STATED GOAL: Each entry must appear again exactly as it does in the source.

DATA SUPPLIED:

▼

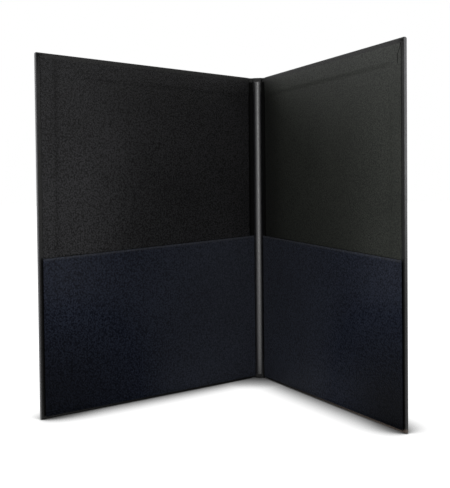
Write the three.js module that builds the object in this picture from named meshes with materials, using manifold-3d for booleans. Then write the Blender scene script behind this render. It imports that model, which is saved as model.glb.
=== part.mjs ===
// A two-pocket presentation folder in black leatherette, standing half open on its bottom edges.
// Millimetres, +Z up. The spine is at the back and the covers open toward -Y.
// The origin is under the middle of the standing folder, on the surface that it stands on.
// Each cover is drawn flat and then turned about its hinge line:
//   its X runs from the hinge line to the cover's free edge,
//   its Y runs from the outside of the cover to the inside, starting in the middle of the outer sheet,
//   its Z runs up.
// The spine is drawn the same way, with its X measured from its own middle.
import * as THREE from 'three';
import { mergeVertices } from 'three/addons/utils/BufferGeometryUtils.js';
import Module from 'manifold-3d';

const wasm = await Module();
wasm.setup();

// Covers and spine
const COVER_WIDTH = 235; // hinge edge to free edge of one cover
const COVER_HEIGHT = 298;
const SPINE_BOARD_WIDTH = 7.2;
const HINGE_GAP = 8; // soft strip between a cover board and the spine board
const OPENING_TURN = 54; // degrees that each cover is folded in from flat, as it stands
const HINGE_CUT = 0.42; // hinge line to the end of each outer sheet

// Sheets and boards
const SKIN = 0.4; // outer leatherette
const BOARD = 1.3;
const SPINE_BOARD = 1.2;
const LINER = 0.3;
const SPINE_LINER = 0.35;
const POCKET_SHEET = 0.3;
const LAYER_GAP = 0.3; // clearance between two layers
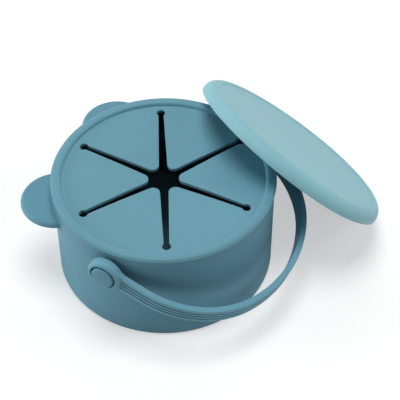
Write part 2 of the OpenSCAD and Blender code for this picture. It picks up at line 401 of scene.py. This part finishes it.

▲

OUTPUT:
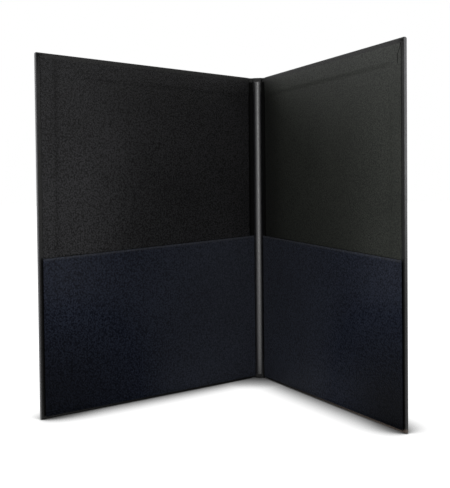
Write the three.js module that builds the object in this picture from named meshes with materials, using manifold-3d for booleans. Then write the Blender scene script behind this render. It imports that model, which is saved as model.glb.
=== part.mjs ===
// A two-pocket presentation folder in black leatherette, standing half open on its bottom edges.
// Millimetres, +Z up. The spine is at the back and the covers open toward -Y.
// The origin is under the middle of the standing folder, on the surface that it stands on.
// Each cover is drawn flat and then turned about its hinge line:
//   its X runs from the hinge line to the cover's free edge,
//   its Y runs from the outside of the cover to the inside, starting in the middle of the outer sheet,
//   its Z runs up.
// The spine is drawn the same way, with its X measured from its own middle.
import * as THREE from 'three';
import { mergeVertices } from 'three/addons/utils/BufferGeometryUtils.js';
import Module from 'manifold-3d';

const wasm = await Module();
wasm.setup();

// Covers and spine
const COVER_WIDTH = 235; // hinge edge to free edge of one cover
const COVER_HEIGHT = 298;
const SPINE_BOARD_WIDTH = 7.2;
const HINGE_GAP = 8; // soft strip between a cover board and the spine board
const OPENING_TURN = 54; // degrees that each cover is folded in from flat, as it stands
const HINGE_CUT = 0.42; // hinge line to the end of each outer sheet

// Sheets and boards
const SKIN = 0.4; // outer leatherette
const BOARD = 1.3;
const SPINE_BOARD = 1.2;
const LINER = 0.3;
const SPINE_LINER = 0.35;
const POCKET_SHEET = 0.3;
const LAYER_GAP = 0.3; // clearance between two layers
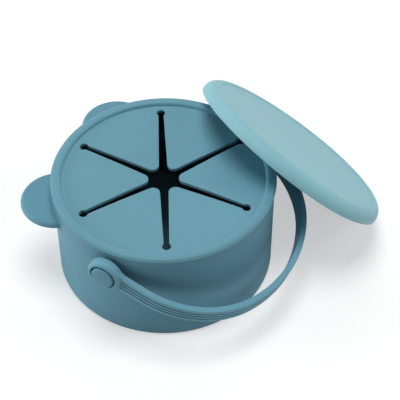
Write part 2 of the OpenSCAD and Blender code for this picture. It picks up at line 401 of scene.py. This part finishes it.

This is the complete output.